SUPPLIED INFORMATION
####
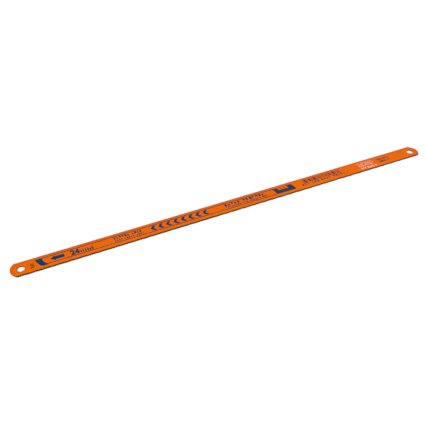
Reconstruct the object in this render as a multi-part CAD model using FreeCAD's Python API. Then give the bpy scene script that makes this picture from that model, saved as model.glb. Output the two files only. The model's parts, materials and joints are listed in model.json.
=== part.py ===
"""Hand hacksaw blade: one thin steel strip with milled teeth set in a wave, and a pin hole at each end.

The blade lies flat. X runs along it, the teeth face -Y, the back edge faces +Y, and Z is its thickness.
The origin is midway between the pin holes and midway across the blade, on the surface that it lies on.
The teeth lean towards -X, which is the end that points away from the handle. Sizes are in millimetres.
"""

import FreeCAD, Part
import math
import os

from FreeCAD import Vector

INCH = 25.4

# Strip
pin_spacing = 300.0
blade_width = 12.5
blade_thickness = 0.65

# Ends: each is a shallow arc that meets the straight edges at a corner
end_overhang = 6.4
end_arc_rise = 3.6
pin_hole_diameter = 4.8

# Teeth
teeth_per_inch = 24
tooth_depth = 0.55
gullet_radius = 0.16

# Set: the tooth edge sways to one side and the other in a smooth wave
teeth_per_wave = 7
set_offset = 0.16
set_height = 1.6
points_on_wave = 9

# What follows from the sizes above
tooth_pitch = INCH / teeth_per_inch
wave_length = teeth_per_wave * tooth_pitch
overall_length = pin_spacing + 2 * end_overhang
wave_count = math.ceil(overall_length / wave_length)
strip_length = wave_count * wave_length
tip_y = -blade_width / 2
back_y = blade_width / 2
set_y = tip_y + set_height
underside_z = set_offset
upper_z = underside_z + blade_thickness
cutter_z = -set_offset
cutter_height = upper_z + 3 * set_offset


def line(start, end):
    return Part.LineSegment(start, end).toShape()


def prism(edges):
    """A closed outline at z = 0, made a block that passes through the blade and its set on both sides."""
    face = Part.Face(Part.Wire(edges))
    face.translate(Vector(0, 0, cutter_z))
    return face.extrude(Vector(0, 0, cutter_height))


def sway(x):
    return set_offset * math.sin(2 * math.pi * x / wave_length)


def waved_edge(z):
    """One wave of the tooth edge along the tips. It starts and ends at the slope of the wave it joins."""
    slope = Vector(1, 0, set_offset * 2 * math.pi / wave_length)
    places = [wave_length * i / (points_on_wave - 1) for i in range(points_on_wave)]
    curve = Part.BSplineCurve()
    curve.interpolate(
        Points=[Vector(x, tip_y, z + sway(x)) for x in places],
        InitialTangent=slope,
        FinalTangent=slope,
    )
    return curve.toShape()


def straight_edge(z):
    return line(Vector(0, set_y, z), Vector(wave_length, set_y, z))


def section(y, make_edge):
    """The strip cut along its length at y, one wave long."""
    start = line(Vector(0, y, underside_z), Vector(0, y, upper_z))
    end = line(Vector(wave_length, y, underside_z), Vector(wave_length, y, upper_z))
    return Part.Wire([make_edge(underside_z), end, make_edge(upper_z), start])


def waved_strip():
    """One wave of the tooth side before milling: flat where the set begins, and fully waved at the tips."""
    return Part.makeLoft([section(set_y, straight_edge), section(tip_y, waved_edge)], True, True)


def tooth_edges(face_x):
    """One tooth: its sloping back, the gullet behind it in two flats, and the next tooth's upright face."""
    next_x = face_x + tooth_pitch
    tip = Vector(face_x, tip_y, 0)
    centre = Vector(next_x - gullet_radius, tip_y + tooth_depth - gullet_radius, 0)
    reach = math.hypot(centre.x - tip.x, centre.y - tip.y)
    relief = math.atan2(centre.y - tip.y, centre.x - tip.x) + math.asin(gullet_radius / reach)
    halfway = math.pi / 4 + relief / 2
    back_end = centre + gullet_radius * Vector(-math.sin(relief), math.cos(relief), 0)
    gullet = centre + gullet_radius * Vector(math.cos(halfway), math.sin(halfway), 0)
    face_top = Vector(next_x, centre.y, 0)
    next_tip = Vector(next_x, tip_y, 0)
    return [line(tip, back_end), line(back_end, gullet), line(gullet, face_top), line(face_top, next_tip)]


def milled_outline():
    """What the cutter leaves of one wave. The last tooth's upright face belongs to the next wave."""
    edges = [edge for i in range(teeth_per_wave) for edge in tooth_edges(i * tooth_pitch)]
    last_gullet = edges.pop().Vertexes[0].Point
    inner_end = Vector(wave_length, set_y, 0)
    inner_start = Vector(0, set_y, 0)
    edges.append(line(last_gullet, inner_end))
    edges.append(line(inner_end, inner_start))
    edges.append(line(inner_start, Vector(0, tip_y, 0)))
    return prism(edges)


def toothed_waves():
    wave = waved_strip().common(milled_outline())
    waves = []
    for i in range(wave_count):
        copy = wave.copy()
        copy.translate(Vector(i * wave_length - strip_length / 2, 0, 0))
        waves.append(copy)
    return waves


def blade_outline():
    """Straight long edges, with an arc at each end."""
    end_x = overall_length / 2
    corner_x = end_x - end_arc_rise
    tooth_corner = Vector(corner_x, tip_y, 0)
    back_corner = Vector(corner_x, back_y, 0)
    far_tooth_corner = Vector(-corner_x, tip_y, 0)
    far_back_corner = Vector(-corner_x, back_y, 0)
    return prism(
        [
            line(far_tooth_corner, tooth_corner),
            Part.Arc(tooth_corner, Vector(end_x, 0, 0), back_corner).toShape(),
            line(back_corner, far_back_corner),
            Part.Arc(far_back_corner, Vector(-end_x, 0, 0), far_tooth_corner).toShape(),
        ]
    )


def pin_hole(x):
    return Part.makeCylinder(pin_hole_diameter / 2, blade_thickness, Vector(x, 0, underside_z))


def hacksaw_blade():
    plain_strip = Part.makeBox(
        strip_length,
        back_y - set_y,
        blade_thickness,
        Vector(-strip_length / 2, set_y, underside_z),
    )
    toothed_strip = plain_strip.fuse(toothed_waves())
    blank = toothed_strip.common(blade_outline())
    return blank.cut([pin_hole(-pin_spacing / 2), pin_hole(pin_spacing / 2)])


os.makedirs("parts", exist_ok=True)
blade = hacksaw_blade()
blade.exportStep("parts/hacksaw_blade.step")
print("solids:", len(blade.Solids), "faces:", len(blade.Faces), "valid:", blade.isValid())
print("length, width, height:", blade.BoundBox.XLength, blade.BoundBox.YLength, blade.BoundBox.ZLength)
print("volume in cubic millimetres:", blade.Volume)
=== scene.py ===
"""The looks of a hand hacksaw blade: lacquered strip, bare cut edges and the print on its face.

Values are in millimetres, and MM turns them to Blender's metres. X runs along the blade, -Y is the tooth
edge and +Z is up, as in the frame.
"""

import json
import math
import random

import bmesh
import bpy
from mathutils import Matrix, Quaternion, Vector


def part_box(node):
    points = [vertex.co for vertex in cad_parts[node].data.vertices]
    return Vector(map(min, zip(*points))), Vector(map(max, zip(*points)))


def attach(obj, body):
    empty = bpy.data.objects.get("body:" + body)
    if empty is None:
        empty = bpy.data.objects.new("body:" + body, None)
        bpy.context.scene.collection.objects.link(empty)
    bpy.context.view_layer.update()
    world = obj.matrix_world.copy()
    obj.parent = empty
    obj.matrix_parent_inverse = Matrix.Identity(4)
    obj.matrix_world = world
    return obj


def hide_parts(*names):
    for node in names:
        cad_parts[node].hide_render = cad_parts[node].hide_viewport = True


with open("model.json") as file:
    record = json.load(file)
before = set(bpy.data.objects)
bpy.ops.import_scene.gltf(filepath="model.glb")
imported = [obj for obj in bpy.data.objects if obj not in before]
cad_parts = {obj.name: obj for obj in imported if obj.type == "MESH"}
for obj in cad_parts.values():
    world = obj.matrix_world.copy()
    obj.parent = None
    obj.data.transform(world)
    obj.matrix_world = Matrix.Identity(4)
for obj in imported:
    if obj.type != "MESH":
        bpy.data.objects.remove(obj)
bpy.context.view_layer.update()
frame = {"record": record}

MM = 0.001
INCH = 25.4
BLADE_NODE = "hacksaw_blade"

# Strip
low, high = (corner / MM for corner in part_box(BLADE_NODE))
pin_holes = [mount for mount in frame["record"]["mounts"] if mount["kind"] == "bore"]
thickness = pin_holes[0]["dims"]["length_mm"]
length = high.x - low.x
half_width = high.y
end_arc_rise = 3.6
end_radius = (half_width**2 + end_arc_rise**2) / (2 * end_arc_rise)
end_centre_x = length / 2 - end_radius
rim_rounding = 0.05

# Teeth
tooth_pitch = INCH / 24
tooth_depth = 0.55
gullet_radius = 0.16
tip_y = -half_width

# Set: the tooth edge sways to both sides in a smooth wave, which starts at one end of the blade
set_offset = 0.16
set_height = 1.6
set_y = tip_y + set_height
teeth_per_wave = 7
wave_length = teeth_per_wave * tooth_pitch
waves = math.ceil(length / wave_length)
wave_start = -waves * wave_length / 2
underside = set_offset
surface = underside + thickness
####
SHORT PROBLEM
Between the line containing "far_tooth_corner = Vector(-corner_x, tip_y, 0)" and the line containing "bpy.context.scene.collection.objects.link(empty)" lies the part to return. Return it exactly, counting both of those lines.

COMPLETE ANSWER
    far_tooth_corner = Vector(-corner_x, tip_y, 0)
    far_back_corner = Vector(-corner_x, back_y, 0)
    return prism(
        [
            line(far_tooth_corner, tooth_corner),
            Part.Arc(tooth_corner, Vector(end_x, 0, 0), back_corner).toShape(),
            line(back_corner, far_back_corner),
            Part.Arc(far_back_corner, Vector(-end_x, 0, 0), far_tooth_corner).toShape(),
        ]
    )


def pin_hole(x):
    return Part.makeCylinder(pin_hole_diameter / 2, blade_thickness, Vector(x, 0, underside_z))


def hacksaw_blade():
    plain_strip = Part.makeBox(
        strip_length,
        back_y - set_y,
        blade_thickness,
        Vector(-strip_length / 2, set_y, underside_z),
    )
    toothed_strip = plain_strip.fuse(toothed_waves())
    blank = toothed_strip.common(blade_outline())
    return blank.cut([pin_hole(-pin_spacing / 2), pin_hole(pin_spacing / 2)])


os.makedirs("parts", exist_ok=True)
blade = hacksaw_blade()
blade.exportStep("parts/hacksaw_blade.step")
print("solids:", len(blade.Solids), "faces:", len(blade.Faces), "valid:", blade.isValid())
print("length, width, height:", blade.BoundBox.XLength, blade.BoundBox.YLength, blade.BoundBox.ZLength)
print("volume in cubic millimetres:", blade.Volume)
=== scene.py ===
"""The looks of a hand hacksaw blade: lacquered strip, bare cut edges and the print on its face.

Values are in millimetres, and MM turns them to Blender's metres. X runs along the blade, -Y is the tooth
edge and +Z is up, as in the frame.
"""

import json
import math
import random

import bmesh
import bpy
from mathutils import Matrix, Quaternion, Vector


def part_box(node):
    points = [vertex.co for vertex in cad_parts[node].data.vertices]
    return Vector(map(min, zip(*points))), Vector(map(max, zip(*points)))


def attach(obj, body):
    empty = bpy.data.objects.get("body:" + body)
    if empty is None:
        empty = bpy.data.objects.new("body:" + body, None)
        bpy.context.scene.collection.objects.link(empty)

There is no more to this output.